The US government is renewing its efforts to talk tech firms out of using end-to-end encryption methods that would keep police from snooping on conversations.
The Department of Justice on Friday held what it dubbed the "Lawful Access Summit," a morning-long presentation aimed at convincing people that police must be able to see all conversations on messaging platforms in order to protect the public, specifically children, from predators.
"Outside the digital world, none of us would accept the proposition that grown-ups should be permitted to mingle in closed rooms with children they don’t know in order to groom them for sexual exploitation," offered US deputy attorney general Jeffrey Rosen.
"Neither would we ever accept the idea that a person should be allowed to keep a hoard of child sexual abuse material from the scrutiny of the justice system when all of society’s traditional procedures for protecting the person’s privacy, like the Fourth Amendment’s warrant requirement, have been satisfied. But in the digital world, that is increasingly the situation in which we find ourselves."
In particular, the DOJ has zeroed in on Facebook. The social network recently announced its intention to make all of its chat services, not just WhatsApp, end-to-end encrypted platforms that will place keys in the hands of the users themselves.

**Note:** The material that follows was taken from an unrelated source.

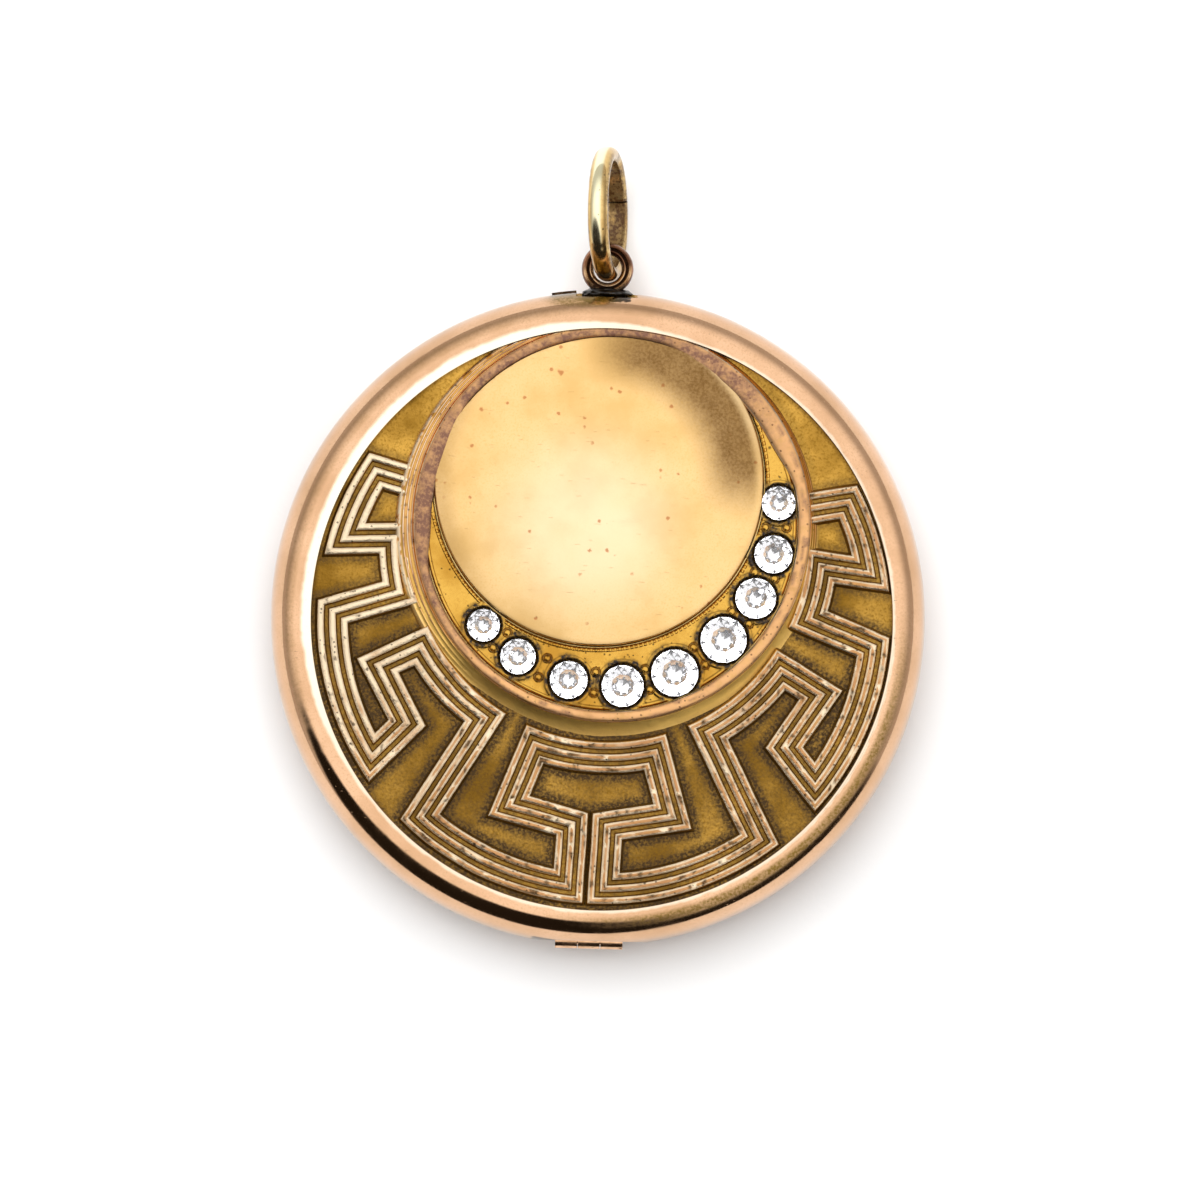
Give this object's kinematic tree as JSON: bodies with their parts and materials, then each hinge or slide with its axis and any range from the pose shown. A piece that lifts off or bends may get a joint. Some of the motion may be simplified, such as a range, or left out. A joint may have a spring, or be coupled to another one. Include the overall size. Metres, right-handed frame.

"We must find a way to balance the need to secure data with public safety and the need for law enforcement to access the information they need to safeguard the public, investigate crimes, and prevent future criminal activity," the DOJ says to the social network.
"Not doing so hinders our law enforcement agencies’ ability to stop criminals and abusers in their tracks."
Rather than demand the backdoor ability to decrypt communications on demand, the DOJ is suggesting tech firms instead offer a "front door" to let police present a warrant and receive copies of the conversations they wish to view. Unfortunately, the authorities don't seem to have any idea what that "front door" would actually look like in the context of an end-to-end encrypted service.
While Facebook did not respond to a request for comment, this discrepancy was noted by critics of the plan, including Senator "Silicon" Ron Wyden, who point out that, in essence, the DOJ is still asking for a backdoor to get at encrypted communications. He warned that those backdoors are likely to be abused, either by unscrupulous law enforcement officers or by hackers who steal the encryption keys and use them for their own ends.
"Nearly every aspect of our lives depends on the defense of strong encryption – our home devices, location tracking, microphones and cameras on our phones, bank accounts, and on and on. If companies succumb to this pressure campaign, then child predators, domestic abusers and internet crooks will have a red carpet to do harm to innocent people," said Wyden.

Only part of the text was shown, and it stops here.